_What is required_
Everything in the listing below from the line containing "for set_back in" through the line containing "from math import asin, cos, pi, radians, sin" should be repeated exactly; leave out every other line.

--- START OF Excerpted records ---

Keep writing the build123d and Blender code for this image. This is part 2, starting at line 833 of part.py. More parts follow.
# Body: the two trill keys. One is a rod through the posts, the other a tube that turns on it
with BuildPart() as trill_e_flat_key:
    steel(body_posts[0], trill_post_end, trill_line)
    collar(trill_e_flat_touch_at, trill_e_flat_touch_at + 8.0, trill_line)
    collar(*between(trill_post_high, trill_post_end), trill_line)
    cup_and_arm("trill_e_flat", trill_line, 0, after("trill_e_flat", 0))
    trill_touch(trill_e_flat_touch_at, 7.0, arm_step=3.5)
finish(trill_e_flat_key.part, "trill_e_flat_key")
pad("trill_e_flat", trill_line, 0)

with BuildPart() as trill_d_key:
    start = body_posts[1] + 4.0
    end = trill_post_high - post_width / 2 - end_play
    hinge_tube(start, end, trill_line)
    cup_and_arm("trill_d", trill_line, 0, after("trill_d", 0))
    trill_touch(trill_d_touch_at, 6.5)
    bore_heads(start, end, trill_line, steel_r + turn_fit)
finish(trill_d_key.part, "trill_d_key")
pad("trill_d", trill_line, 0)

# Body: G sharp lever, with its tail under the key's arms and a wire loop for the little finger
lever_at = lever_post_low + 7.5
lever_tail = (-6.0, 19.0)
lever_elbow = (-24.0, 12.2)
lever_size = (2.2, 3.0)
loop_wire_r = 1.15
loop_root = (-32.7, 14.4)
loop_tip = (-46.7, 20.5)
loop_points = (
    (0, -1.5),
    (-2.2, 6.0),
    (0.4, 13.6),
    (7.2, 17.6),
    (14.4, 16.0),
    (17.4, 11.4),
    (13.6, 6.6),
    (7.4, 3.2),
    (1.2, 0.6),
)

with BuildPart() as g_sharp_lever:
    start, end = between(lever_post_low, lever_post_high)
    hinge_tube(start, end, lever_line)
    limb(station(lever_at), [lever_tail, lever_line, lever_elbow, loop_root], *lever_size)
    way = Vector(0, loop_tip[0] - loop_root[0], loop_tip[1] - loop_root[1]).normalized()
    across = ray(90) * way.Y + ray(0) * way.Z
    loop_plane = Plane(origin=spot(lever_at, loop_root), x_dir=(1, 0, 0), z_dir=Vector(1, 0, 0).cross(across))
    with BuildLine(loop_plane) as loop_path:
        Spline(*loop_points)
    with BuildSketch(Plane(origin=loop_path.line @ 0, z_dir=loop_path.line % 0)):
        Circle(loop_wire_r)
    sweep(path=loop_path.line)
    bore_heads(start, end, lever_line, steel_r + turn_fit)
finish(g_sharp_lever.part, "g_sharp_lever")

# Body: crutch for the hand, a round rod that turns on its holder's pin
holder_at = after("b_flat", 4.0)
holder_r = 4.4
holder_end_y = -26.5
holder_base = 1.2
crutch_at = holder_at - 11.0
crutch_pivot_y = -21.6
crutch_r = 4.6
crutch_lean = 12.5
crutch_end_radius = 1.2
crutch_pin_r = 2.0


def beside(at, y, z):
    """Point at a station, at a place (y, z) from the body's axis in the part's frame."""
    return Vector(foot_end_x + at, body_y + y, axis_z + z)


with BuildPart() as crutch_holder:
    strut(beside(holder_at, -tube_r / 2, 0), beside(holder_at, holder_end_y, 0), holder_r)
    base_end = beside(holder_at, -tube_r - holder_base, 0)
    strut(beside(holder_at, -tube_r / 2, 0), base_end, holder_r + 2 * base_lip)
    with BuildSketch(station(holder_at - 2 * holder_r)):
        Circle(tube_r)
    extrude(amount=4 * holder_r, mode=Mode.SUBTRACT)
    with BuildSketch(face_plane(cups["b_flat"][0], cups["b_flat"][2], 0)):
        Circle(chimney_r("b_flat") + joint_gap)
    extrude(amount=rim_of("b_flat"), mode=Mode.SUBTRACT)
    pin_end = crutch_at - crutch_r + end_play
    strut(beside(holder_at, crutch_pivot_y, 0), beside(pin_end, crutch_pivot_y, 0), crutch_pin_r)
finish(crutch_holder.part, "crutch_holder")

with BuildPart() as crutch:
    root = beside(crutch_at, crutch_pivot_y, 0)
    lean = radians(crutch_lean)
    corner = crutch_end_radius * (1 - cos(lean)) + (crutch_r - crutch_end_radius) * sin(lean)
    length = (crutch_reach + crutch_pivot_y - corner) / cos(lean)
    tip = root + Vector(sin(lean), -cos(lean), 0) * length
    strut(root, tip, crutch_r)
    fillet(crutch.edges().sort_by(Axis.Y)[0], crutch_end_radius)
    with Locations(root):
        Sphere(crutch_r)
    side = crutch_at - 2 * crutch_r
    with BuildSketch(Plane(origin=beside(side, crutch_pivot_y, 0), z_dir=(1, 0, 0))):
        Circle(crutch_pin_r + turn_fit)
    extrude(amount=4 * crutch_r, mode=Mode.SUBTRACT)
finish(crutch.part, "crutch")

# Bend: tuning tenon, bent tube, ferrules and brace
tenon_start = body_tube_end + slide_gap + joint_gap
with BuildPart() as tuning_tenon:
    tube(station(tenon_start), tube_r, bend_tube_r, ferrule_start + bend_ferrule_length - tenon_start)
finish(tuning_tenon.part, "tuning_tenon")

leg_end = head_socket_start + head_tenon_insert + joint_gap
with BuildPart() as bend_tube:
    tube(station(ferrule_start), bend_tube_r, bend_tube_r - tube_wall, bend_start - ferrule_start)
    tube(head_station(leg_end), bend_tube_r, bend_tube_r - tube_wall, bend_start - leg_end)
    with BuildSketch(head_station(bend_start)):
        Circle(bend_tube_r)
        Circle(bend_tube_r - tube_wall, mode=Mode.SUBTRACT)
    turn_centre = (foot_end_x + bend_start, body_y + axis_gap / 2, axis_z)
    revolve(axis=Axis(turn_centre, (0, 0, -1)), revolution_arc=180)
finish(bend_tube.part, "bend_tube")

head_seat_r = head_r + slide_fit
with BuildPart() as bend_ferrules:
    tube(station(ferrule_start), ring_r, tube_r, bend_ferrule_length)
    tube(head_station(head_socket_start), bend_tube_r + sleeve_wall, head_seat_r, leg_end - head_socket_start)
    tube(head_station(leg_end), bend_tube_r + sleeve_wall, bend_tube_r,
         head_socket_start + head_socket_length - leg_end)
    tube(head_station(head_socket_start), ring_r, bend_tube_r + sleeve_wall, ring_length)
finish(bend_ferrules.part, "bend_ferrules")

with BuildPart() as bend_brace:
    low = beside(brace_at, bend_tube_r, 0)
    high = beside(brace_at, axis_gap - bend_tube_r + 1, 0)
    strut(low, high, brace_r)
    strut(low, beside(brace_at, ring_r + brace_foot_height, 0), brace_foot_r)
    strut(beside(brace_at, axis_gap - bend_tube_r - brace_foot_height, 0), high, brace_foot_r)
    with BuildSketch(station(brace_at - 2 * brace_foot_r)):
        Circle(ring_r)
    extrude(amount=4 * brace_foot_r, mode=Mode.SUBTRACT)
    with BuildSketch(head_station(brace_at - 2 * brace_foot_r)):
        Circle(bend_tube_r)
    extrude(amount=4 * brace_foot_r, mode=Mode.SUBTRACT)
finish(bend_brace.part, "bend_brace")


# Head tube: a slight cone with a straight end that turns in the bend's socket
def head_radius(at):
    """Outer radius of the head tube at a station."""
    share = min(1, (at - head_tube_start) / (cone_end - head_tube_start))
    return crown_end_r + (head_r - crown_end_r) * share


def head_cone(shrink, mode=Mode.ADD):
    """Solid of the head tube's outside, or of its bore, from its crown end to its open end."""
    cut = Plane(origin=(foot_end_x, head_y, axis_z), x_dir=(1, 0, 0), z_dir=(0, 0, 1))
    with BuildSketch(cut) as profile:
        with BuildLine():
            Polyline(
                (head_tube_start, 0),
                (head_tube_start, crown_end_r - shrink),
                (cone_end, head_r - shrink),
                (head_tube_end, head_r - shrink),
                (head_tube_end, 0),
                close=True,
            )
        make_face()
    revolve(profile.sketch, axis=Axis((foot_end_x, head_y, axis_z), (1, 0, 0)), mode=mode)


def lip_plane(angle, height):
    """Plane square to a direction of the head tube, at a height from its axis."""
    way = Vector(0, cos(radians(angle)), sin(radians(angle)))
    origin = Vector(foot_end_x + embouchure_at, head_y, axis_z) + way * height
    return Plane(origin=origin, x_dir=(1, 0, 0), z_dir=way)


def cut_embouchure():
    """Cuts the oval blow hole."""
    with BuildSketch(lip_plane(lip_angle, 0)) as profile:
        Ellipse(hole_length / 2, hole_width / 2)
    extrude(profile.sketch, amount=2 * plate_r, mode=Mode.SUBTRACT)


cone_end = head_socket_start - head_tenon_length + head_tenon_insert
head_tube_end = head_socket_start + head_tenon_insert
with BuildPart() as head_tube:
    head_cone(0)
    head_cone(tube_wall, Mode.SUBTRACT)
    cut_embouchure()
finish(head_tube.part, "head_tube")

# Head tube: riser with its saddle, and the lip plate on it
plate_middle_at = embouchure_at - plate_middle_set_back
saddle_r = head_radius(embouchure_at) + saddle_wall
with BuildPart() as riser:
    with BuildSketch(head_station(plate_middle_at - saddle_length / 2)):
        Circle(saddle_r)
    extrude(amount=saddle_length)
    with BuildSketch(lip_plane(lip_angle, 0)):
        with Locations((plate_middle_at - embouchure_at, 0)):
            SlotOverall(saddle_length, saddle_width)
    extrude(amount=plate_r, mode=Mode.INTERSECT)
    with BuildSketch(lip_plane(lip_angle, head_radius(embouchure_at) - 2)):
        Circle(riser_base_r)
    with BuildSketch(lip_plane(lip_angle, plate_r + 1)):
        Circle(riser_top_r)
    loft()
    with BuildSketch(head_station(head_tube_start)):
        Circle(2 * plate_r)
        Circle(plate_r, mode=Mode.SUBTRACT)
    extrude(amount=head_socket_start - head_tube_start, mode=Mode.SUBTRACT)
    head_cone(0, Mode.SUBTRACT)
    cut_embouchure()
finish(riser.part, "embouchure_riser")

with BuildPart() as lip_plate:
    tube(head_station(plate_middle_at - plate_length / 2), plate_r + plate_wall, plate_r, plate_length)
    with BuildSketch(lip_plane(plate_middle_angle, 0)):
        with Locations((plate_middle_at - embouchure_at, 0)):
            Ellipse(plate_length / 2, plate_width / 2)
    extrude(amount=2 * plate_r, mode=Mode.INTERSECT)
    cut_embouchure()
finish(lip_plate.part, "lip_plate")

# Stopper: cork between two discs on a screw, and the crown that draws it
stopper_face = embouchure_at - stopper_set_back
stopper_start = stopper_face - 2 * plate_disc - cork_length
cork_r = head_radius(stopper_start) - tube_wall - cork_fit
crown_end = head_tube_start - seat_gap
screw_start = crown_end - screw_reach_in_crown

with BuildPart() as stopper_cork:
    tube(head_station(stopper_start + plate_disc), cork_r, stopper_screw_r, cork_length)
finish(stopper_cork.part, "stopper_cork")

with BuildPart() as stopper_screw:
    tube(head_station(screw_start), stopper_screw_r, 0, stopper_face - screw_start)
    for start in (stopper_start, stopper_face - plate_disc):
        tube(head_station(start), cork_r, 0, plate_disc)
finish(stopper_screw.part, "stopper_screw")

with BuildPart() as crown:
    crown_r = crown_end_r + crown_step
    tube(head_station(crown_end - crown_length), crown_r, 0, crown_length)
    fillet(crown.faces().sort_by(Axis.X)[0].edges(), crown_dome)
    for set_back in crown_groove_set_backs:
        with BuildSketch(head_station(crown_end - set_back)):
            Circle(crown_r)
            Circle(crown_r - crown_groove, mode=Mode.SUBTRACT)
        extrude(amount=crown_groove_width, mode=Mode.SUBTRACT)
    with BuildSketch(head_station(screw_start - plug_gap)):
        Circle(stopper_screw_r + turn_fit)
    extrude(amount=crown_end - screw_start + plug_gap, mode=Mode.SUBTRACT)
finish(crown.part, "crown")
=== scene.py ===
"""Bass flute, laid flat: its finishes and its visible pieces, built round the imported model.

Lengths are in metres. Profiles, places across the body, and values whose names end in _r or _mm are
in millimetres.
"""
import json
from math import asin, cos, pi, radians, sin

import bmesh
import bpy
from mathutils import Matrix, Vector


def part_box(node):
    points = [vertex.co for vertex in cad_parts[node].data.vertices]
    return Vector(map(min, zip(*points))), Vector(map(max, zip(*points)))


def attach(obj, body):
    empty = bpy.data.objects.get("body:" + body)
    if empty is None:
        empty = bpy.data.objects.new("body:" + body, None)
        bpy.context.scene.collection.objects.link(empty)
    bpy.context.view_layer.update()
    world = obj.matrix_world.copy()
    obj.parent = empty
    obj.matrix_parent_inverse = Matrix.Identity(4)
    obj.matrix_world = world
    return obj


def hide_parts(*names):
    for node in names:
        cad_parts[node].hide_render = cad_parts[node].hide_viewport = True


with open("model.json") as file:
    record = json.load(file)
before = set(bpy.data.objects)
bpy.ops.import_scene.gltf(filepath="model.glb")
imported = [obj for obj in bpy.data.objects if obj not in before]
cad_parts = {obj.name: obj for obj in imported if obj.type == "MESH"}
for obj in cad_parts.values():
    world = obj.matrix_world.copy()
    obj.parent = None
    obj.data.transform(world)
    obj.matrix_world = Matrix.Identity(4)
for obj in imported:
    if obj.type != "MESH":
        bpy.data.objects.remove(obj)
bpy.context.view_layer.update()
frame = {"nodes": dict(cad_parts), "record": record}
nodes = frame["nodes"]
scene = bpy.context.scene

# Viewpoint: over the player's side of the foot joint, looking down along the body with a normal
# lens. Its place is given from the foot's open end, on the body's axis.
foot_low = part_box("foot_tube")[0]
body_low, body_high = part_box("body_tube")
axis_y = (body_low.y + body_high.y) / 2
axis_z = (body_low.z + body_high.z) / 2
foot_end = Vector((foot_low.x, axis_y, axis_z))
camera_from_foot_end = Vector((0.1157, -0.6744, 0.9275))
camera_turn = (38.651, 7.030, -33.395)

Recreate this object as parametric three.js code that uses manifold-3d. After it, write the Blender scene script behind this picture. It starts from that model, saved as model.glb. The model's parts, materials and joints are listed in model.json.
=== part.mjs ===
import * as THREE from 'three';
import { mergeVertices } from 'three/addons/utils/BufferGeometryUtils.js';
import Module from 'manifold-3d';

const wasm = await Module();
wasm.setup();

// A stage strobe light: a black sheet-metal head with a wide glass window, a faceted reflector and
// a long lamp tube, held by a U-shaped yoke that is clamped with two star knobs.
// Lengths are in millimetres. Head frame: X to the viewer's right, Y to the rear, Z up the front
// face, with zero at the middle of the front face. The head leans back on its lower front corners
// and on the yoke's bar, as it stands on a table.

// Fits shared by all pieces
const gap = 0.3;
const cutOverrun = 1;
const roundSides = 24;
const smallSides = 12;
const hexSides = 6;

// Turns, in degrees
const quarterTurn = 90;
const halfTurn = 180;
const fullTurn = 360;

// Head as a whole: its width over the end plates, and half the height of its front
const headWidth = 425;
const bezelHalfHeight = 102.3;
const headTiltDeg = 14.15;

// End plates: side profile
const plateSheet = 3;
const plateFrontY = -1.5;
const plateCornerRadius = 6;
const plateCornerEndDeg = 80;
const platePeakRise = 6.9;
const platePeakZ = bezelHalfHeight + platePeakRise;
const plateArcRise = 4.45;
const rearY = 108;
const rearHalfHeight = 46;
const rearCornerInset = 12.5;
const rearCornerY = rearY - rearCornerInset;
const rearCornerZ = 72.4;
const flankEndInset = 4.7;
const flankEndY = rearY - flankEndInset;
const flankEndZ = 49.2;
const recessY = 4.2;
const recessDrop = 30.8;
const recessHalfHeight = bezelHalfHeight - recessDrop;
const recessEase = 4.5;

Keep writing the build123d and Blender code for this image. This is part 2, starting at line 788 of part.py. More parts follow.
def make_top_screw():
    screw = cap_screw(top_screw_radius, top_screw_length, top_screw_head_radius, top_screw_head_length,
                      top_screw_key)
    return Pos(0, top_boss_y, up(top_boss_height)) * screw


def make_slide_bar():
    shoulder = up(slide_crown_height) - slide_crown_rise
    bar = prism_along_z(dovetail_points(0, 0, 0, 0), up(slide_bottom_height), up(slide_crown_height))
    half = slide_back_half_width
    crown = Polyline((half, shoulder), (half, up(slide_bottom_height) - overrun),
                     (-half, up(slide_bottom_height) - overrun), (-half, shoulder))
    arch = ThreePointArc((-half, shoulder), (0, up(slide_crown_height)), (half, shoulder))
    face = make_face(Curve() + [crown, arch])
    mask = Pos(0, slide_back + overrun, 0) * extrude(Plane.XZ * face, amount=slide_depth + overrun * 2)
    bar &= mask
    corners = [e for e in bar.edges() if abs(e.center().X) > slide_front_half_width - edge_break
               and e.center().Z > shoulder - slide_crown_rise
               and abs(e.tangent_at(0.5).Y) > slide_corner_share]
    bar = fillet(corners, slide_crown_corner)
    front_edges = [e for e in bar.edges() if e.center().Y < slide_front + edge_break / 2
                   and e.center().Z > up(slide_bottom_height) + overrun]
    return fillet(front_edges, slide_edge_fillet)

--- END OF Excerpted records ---

_Exercise response_
    for set_back in crown_groove_set_backs:
        with BuildSketch(head_station(crown_end - set_back)):
            Circle(crown_r)
            Circle(crown_r - crown_groove, mode=Mode.SUBTRACT)
        extrude(amount=crown_groove_width, mode=Mode.SUBTRACT)
    with BuildSketch(head_station(screw_start - plug_gap)):
        Circle(stopper_screw_r + turn_fit)
    extrude(amount=crown_end - screw_start + plug_gap, mode=Mode.SUBTRACT)
finish(crown.part, "crown")
=== scene.py ===
"""Bass flute, laid flat: its finishes and its visible pieces, built round the imported model.

Lengths are in metres. Profiles, places across the body, and values whose names end in _r or _mm are
in millimetres.
"""
import json
from math import asin, cos, pi, radians, sin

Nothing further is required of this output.